Credit risk in the muni market is lower on average than corporate fixed income, but it is not zero. State and local government finances have been through volatile swings, and while most large issuers are in reasonable fiscal shape, pockets of weakness exist – particularly in underfunded pension obligations and certain revenue bond sectors tied to declining demographics. Funds with heavy concentrations in specific states or project types carry idiosyncratic risk that a wide discount does not address.

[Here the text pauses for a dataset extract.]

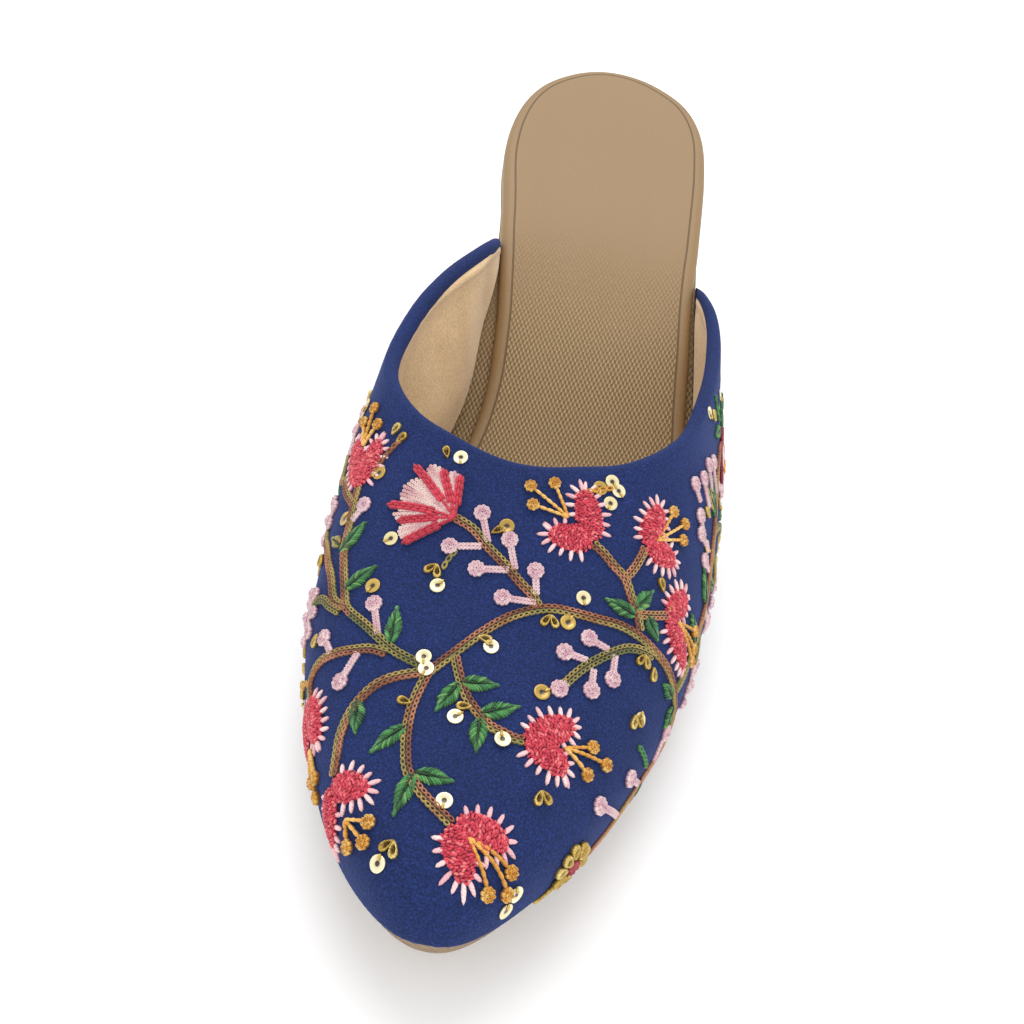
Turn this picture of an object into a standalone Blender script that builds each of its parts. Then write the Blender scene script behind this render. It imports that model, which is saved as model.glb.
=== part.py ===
"""Heeled mule, left shoe: upper, insole, outsole, heel block and heel tip.

Frame: metres, +Z up, toe towards -Y, heel towards +Y, medial side towards -X.
The floor is Z = 0 and the origin lies under the middle of the shoe's box.
Stations are distances in millimetres from the back of the heel, along the foot.
"""
import math

import bpy

MM = 0.001

# ---- driving dimensions, in millimetres -----------------------------------
LENGTH = 250.0            # back of the heel to the tip of the toe
GAP = 0.3                 # clearance between pieces that touch
CENTRE_X = 1.45           # shift that puts the box's middle on the origin
CENTRE_Y = 0.03

WALL = 2.0                # fabric, interlining and lining together
TUCK = 18.0               # degrees below the bulge at which the wall meets the sole
FULLNESS = 0.07           # how far the upper's sections stand out beyond an ellipse, at 45 degrees

INSOLE_THICK = 4.8
INSOLE_ROLL = 2.0         # radius of the wrapped edge
INSOLE_INSET = 2.7        # how far the footbed lies inside the feather line of the upper

OUTSOLE_THICK = 4.0
OUTSOLE_BEVEL = 0.8
OUTSOLE_END_THICK = 2.0   # at the breast of the heel

BREAST_TOP = 61.0         # back of the foot to the breast, at the seat
BREAST_FOOT = 59.0        # back of the foot to the breast, at the floor
HEEL_REAR_FOOT = 4.0      # back of the foot to the rear of the heel, at the floor
HEEL_FOOT_NARROW = 0.74   # width of the heel at the floor over its width at the seat
TIP_THICK = 5.0
TIP_BEVEL = 0.8

# The last's plan and bottom profile, a row for each section.
# station, axis: the middle of the section (+ is lateral), half: its half width,
# lift: height of the last's bottom above the floor.
SOLE = {
    "station": (0, 4, 12, 25, 45, 70, 95, 120, 135, 147, 158, 168, 182, 200, 222, 238, 246, 250),
    "axis": (0, 0.6, 1.1, 1.3, 1.5, 3.0, 4.2, 2.9, 1.7, 0.5, -0.6, -1.7, -3.1, -4.8, -6.4, -7.2, -7.1, -6.6),
    "half": (0, 12.3, 20.9, 25.7, 26.8, 25.3, 25.9, 30.0, 32.5, 34.1, 35.1, 35.3, 34.4, 31.6, 23.4, 14.5, 7.9, 0),
    "lift": (61.5, 60.3, 58.1, 54.8, 50.5, 43.1, 30.5, 14.9, 8.2, 4.9, 3.9, 4.1, 5.2, 7.1, 9.8, 12.5, 14.5, 15.9),
}

# The vamp, a row for each section.
# rise: ridge above the last's bottom, bulge: height of the widest line,
# ridge: sideways shift of the ridge (- is medial).
VAMP = {
    "station": (70, 100, 125, 143, 160, 180, 200, 220, 235, 245, 250),
    "rise": (78.0, 74.0, 70.5, 65.5, 57.5, 44.6, 32.0, 23.4, 18.4, 12.4, 0),
    "bulge": (19.0, 17.5, 15.5, 13.5, 11.2, 9.1, 7.8, 6.5, 5.5, 3.5, 0),
    "ridge": (-10.8, -10.6, -9.8, -8.3, -6.1, -3.2, -1.7, -0.8, -0.2, 0, 0),
}

# The collar, from the medial feather line (turn -1) over the ridge (turn 0) to the lateral one (turn 1).
# reach: distance back from the tip of the toe.
COLLAR = {
    "turn": (-1, -0.9, -0.75, -0.6, -0.45, -0.3, -0.15, 0, 0.15, 0.3, 0.45, 0.6, 0.75, 0.9, 1),
    "reach": (174.5, 164.8, 148.2, 127.0, 97.6, 81.6, 74.4, 71.3,
              72.9, 78.1, 91.3, 115.5, 139.2, 160.8, 174.0),
}
WING = LENGTH - COLLAR["reach"][0]        # station at which the longer wing ends


def round_turn(station):
    """Angle along the foot, 0 at the heel and pi at the toe, so that both ends come out round."""
    return math.acos(1.0 - 2.0 * min(max(station / LENGTH, 0.0), 1.0))


def curve(knots, values, at):
    """Catmull-Rom curve through the values at the knots, read at one place."""
    i = 0
    while i < len(knots) - 2 and at > knots[i + 1]:
        i += 1

    def slope(j):
        a, b = max(j - 1, 0), min(j + 1, len(knots) - 1)
        return (values[b] - values[a]) / (knots[b] - knots[a])

    span = knots[i + 1] - knots[i]
    t = (at - knots[i]) / span
    return ((2 * t**3 - 3 * t**2 + 1) * values[i] + (t**3 - 2 * t**2 + t) * span * slope(i)
            + (3 * t**2 - 2 * t**3) * values[i + 1] + (t**3 - t**2) * span * slope(i + 1))


def read(table, column, station):
    """Smooth value of a table's column at a station."""
    return curve([round_turn(row) for row in table["station"]], table[column], round_turn(station))


def place(x, station, z):
    """World position, in metres, of a point given across the foot, along it and above the floor."""
    return ((x + CENTRE_X) * MM, (LENGTH / 2 - station + CENTRE_Y) * MM, z * MM)


def lift(station):
    """Height of the last's bottom, which is level at the ball where the sole treads on the floor."""
    return max(read(SOLE, "lift", station), OUTSOLE_THICK)


def smoothstep(a, b, x):
    t = min(max((x - a) / (b - a), 0.0), 1.0)
    return t * t * (3 - 2 * t)


# ---- objects and materials -------------------------------------------------
def material(name, colour, roughness, metallic=0.0):
    mat = bpy.data.materials.new(name)
    mat.use_nodes = True
    shader = mat.node_tree.nodes["Principled BSDF"]
    shader.inputs["Base Color"].default_value = (*colour, 1.0)
    shader.inputs["Roughness"].default_value = roughness
    shader.inputs["Metallic"].default_value = metallic
    return mat


def add_object(name, points, faces, mat, collection):
    mesh = bpy.data.meshes.new(name)
    mesh.from_pydata(points, [], faces)
    mesh.validate()
    mesh.materials.append(mat)
    mesh.shade_smooth()
    mesh.set_sharp_from_angle(angle=math.radians(35))
    obj = bpy.data.objects.new(name, mesh)
    collection.objects.link(obj)
    return obj


def skin(rings):
    """Faces over a stack of equal closed rings, filled across at the first and the last.

    Each ring runs from its front down one side to its rear, and back up the other side.
    """
    count = len(rings[0])
    points = [point for ring in rings for point in ring]
    faces = []
    for r in range(len(rings) - 1):
        for k in range(count):
            a, b = r * count + k, r * count + (k + 1) % count
            faces.append((a, b, b + count, a + count))
    half = count // 2
    last = (len(rings) - 1) * count
    for k in range(half - 1):
        near = (k, k + 1, count - 2 - k, count - 1 - k)
        faces.append(tuple(reversed(near)))
        faces.append(tuple(last + index for index in near))
    return points, faces


def side_stations(front, rear):
    """Stations shared by every piece of the bottom, toe first and closer towards the round ends."""
    steps = 58
    rows = [LENGTH * (1.0 - math.cos(math.pi * (k + 0.6) / (steps + 0.2))) / 2 for k in range(steps)]
    inner = [row for row in reversed(rows) if rear + 1 < row < front - 1]
    return [min(front, rows[-1]), *inner, max(rear, rows[0])]


def around(stations):
    """Plan outline as (x, station), front to rear down the lateral side and back up the medial one."""
    lateral, medial = [], []
    for station in stations:
        axis, half = read(SOLE, "axis", station), read(SOLE, "half", station)
        lateral.append((axis + half, station))
        medial.append((axis - half, station))
    return lateral + medial[::-1]


def inset(outline, depth):
    """The outline moved inwards, square to itself, by a depth that may follow the station."""
    moved = []
    count = len(outline)
    for k, (x, station) in enumerate(outline):
        ahead, behind = outline[(k + 1) % count], outline[k - 1]
        across, along = ahead[0] - behind[0], ahead[1] - behind[1]
        size = math.hypot(across, along)
        moved.append((x + depth(station) * along / size, station - depth(station) * across / size))
    return moved


# ---- upper -----------------------------------------------------------------
def upper_point(station, turn):
    """Outer face of the upper; turn runs from -1 (medial feather) over the ridge to 1 (lateral)."""
    axis, half = read(SOLE, "axis", station), read(SOLE, "half", station)
    rise, bulge = read(VAMP, "rise", station), read(VAMP, "bulge", station)
    angle = math.radians(turn * (90 + TUCK))
    wide = half / math.cos(math.radians(TUCK))
    if abs(angle) < math.pi / 2:
        full = 1 + FULLNESS * math.sin(2 * angle) ** 2
        shift = read(VAMP, "ridge", station) * smoothstep(0, 1, math.cos(angle))
        x = axis + wide * full * math.sin(angle) + shift
        z = bulge + (rise - bulge) * full * math.cos(angle)
    else:
        x = axis + wide * math.sin(angle)
        z = bulge + bulge * math.cos(angle) / math.sin(math.radians(TUCK))
    return place(x, station, lift(station) + GAP + z)


def reach(turn):
    """Distance of the collar back from the tip of the toe."""
    return curve(COLLAR["turn"], COLLAR["reach"], turn)


def make_upper(mat, collection):
    """Outer face as a fan of rows from the toe to the collar, thickened inwards to the wall."""
    rows, columns = 36, 44
    points = [upper_point(LENGTH, 0)]
    for i in range(1, rows + 1):
        share = 1 - math.cos(math.pi / 2 * i / rows)
        for j in range(columns + 1):
            turn = math.sin(math.pi / 2 * (2 * j / columns - 1))
            points.append(upper_point(LENGTH - reach(turn) * share, turn))
    width = columns + 1
    faces = [(0, j + 2, j + 1) for j in range(columns)]
    for i in range(rows - 1):
        for j in range(columns):
            a = 1 + i * width + j
            faces.append((a, a + 1, a + width + 1, a + width))
    upper = add_object("upper", points, faces, mat, collection)
    wall = upper.modifiers.new("wall", "SOLIDIFY")
    wall.thickness = WALL * MM
    wall.offset = -1
    wall.use_even_offset = True


# ---- insole, outsole, heel and heel tip ------------------------------------
def make_insole(mat, collection):
    """Wrapped footbed: flush with the seat over the heel, inside the upper ahead of the wings."""
    edge = inset(around(side_stations(LENGTH, 0)),
                 lambda station: INSOLE_INSET * smoothstep(WING - 10, WING - 1, station))
    rings = []
    for depth, height in ((1.0, 0), (0, 1.2), (0, INSOLE_THICK - INSOLE_ROLL),
                          (0.3 * INSOLE_ROLL, INSOLE_THICK - 0.3 * INSOLE_ROLL),
                          (INSOLE_ROLL, INSOLE_THICK)):
        ring = inset(edge, lambda station: depth)
        rings.append([place(x, station, lift(station) + GAP + height) for x, station in ring])
    add_object("insole", *skin(rings), mat, collection)


def make_outsole(mat, collection):
    """Sole from the toe to the breast of the heel, thinner where it runs out at the breast."""
    edge = around(side_stations(LENGTH, BREAST_TOP + GAP))

    def thick(station):
        return OUTSOLE_THICK - (OUTSOLE_THICK - OUTSOLE_END_THICK) * smoothstep(130, BREAST_TOP, station)

    rings = []
    for depth, share in ((OUTSOLE_BEVEL, 1), (0, 0.75), (0, 0)):
        ring = inset(edge, lambda station: depth * smoothstep(BREAST_TOP, BREAST_TOP + 8, station))
        rings.append([place(x, station, lift(station) - share * thick(station)) for x, station in ring])
    add_object("outsole", *skin(rings), mat, collection)


def heel_ring(level):
    """Outline of the heel block as (x, station); level runs from 0 at its foot to 1 at the seat."""
    ring = []
    for x, station in around(side_stations(BREAST_TOP, 0)):
        narrow = HEEL_FOOT_NARROW + (1 - HEEL_FOOT_NARROW) * level
        share = station / BREAST_TOP
        front = BREAST_FOOT + (BREAST_TOP - BREAST_FOOT) * level
        rear = HEEL_REAR_FOOT * (1 - level)
        ring.append((x * narrow, rear + (front - rear) * share))
    return ring


def make_heel(mat, collection):
    """Block heel: a D in plan, flat at the breast, lofted from the seat down to the tip."""
    rings = []
    for level in (0, 0.25, 0.5, 0.75, 1):
        ring = []
        for (x, station), (seat_x, seat) in zip(heel_ring(level), heel_ring(1)):
            foot = TIP_THICK + GAP
            ring.append(place(x, station, foot + (lift(seat) - foot) * level))
        rings.append(ring)
    add_object("heel", *skin(rings), mat, collection)


def make_heel_tip(mat, collection):
    """Top lift under the heel block, with a small bevel where it meets the floor."""
    rings = []
    for depth, height in ((TIP_BEVEL, 0), (0, TIP_BEVEL), (0, TIP_THICK)):
        ring = inset(heel_ring(0), lambda station: depth)
        rings.append([place(x, station, height) for x, station in ring])
    add_object("heel_tip", *skin(rings), mat, collection)


def clear_scene():
    for obj in list(bpy.data.objects):
        bpy.data.objects.remove(obj, do_unlink=True)


def main():
    clear_scene()
    mule = bpy.data.collections.new("heeled_mule")
    bpy.context.scene.collection.children.link(mule)
    fabric = material("blue fabric", (0.026, 0.048, 0.205), 0.85)
    footbed = material("tan synthetic leather, footbed", (0.43, 0.29, 0.16), 0.5)
    wrap = material("tan synthetic leather, heel", (0.36, 0.235, 0.13), 0.55)
    sheet = material("tan sole sheet", (0.40, 0.29, 0.18), 0.7)
    lift_mat = material("yellow-brown plastic", (0.25, 0.155, 0.06), 0.55)
    make_upper(fabric, mule)
    make_insole(footbed, mule)
    make_outsole(sheet, mule)
    make_heel(wrap, mule)
    make_heel_tip(lift_mat, mule)


main()
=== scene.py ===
"""Looks of a heeled mule, left shoe: fabric upper with floral chain-stitch embroidery, lining,
embossed footbed, sole, wrapped block heel and heel tip.

The frame is metres: toe towards -Y, heel towards +Y, medial side towards -X, floor at Z = 0.
The shoe's own sizes are in millimetres. A place on the upper is given as (back, girth):
back is the level distance from the tip of the toe, and girth is the length round the upper from
the ridge of the vamp, + on the lateral side and - on the medial side.
"""

import math

import bpy
import numpy as np
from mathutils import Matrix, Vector


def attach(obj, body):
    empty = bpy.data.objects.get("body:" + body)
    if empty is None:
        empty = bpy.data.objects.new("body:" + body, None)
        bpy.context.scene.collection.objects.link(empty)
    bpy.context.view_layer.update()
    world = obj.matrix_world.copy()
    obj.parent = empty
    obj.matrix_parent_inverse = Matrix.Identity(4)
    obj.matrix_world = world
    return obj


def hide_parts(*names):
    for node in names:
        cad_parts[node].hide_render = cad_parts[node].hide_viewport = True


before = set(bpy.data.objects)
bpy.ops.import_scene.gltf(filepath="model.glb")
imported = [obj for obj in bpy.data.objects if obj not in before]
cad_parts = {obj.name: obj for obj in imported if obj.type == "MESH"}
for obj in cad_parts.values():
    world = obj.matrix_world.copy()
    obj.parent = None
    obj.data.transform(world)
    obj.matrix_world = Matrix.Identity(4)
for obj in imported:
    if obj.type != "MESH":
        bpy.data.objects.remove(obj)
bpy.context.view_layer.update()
random = np.random.default_rng(7)

MM = 0.001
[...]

The other variable is the discount itself. Discounts can narrow, which would provide a price gain on top of income – or they can widen further, which would create a price loss even if distributions hold steady. There is no mechanism forcing a closed-end fund discount to close unless a fund manager takes action like a buyback, a tender offer, or a conversion to an open-end structure. Some fund families have historically been more willing to take those steps than others, and that history is worth researching before treating any particular discount as an inevitable reversion opportunity.

Right now, some of the widest discounts are sitting on funds managed by firms with no recent history of activist discount management – which raises a legitimate question about whether the discount is a buying opportunity or simply the market’s accurate read on how that capital is governed.
Frequently Asked Questions
What does it mean when a closed-end fund trades at a discount?
It means the fund’s market price is below the total value of its underlying assets, so investors pay less than a dollar for each dollar of holdings.
Are discounts on muni closed-end funds always a buying opportunity?
Not always. Discounts can reflect cut distributions, leverage risk, or poor fund governance – factors that may justify the lower price rather than signal a bargain.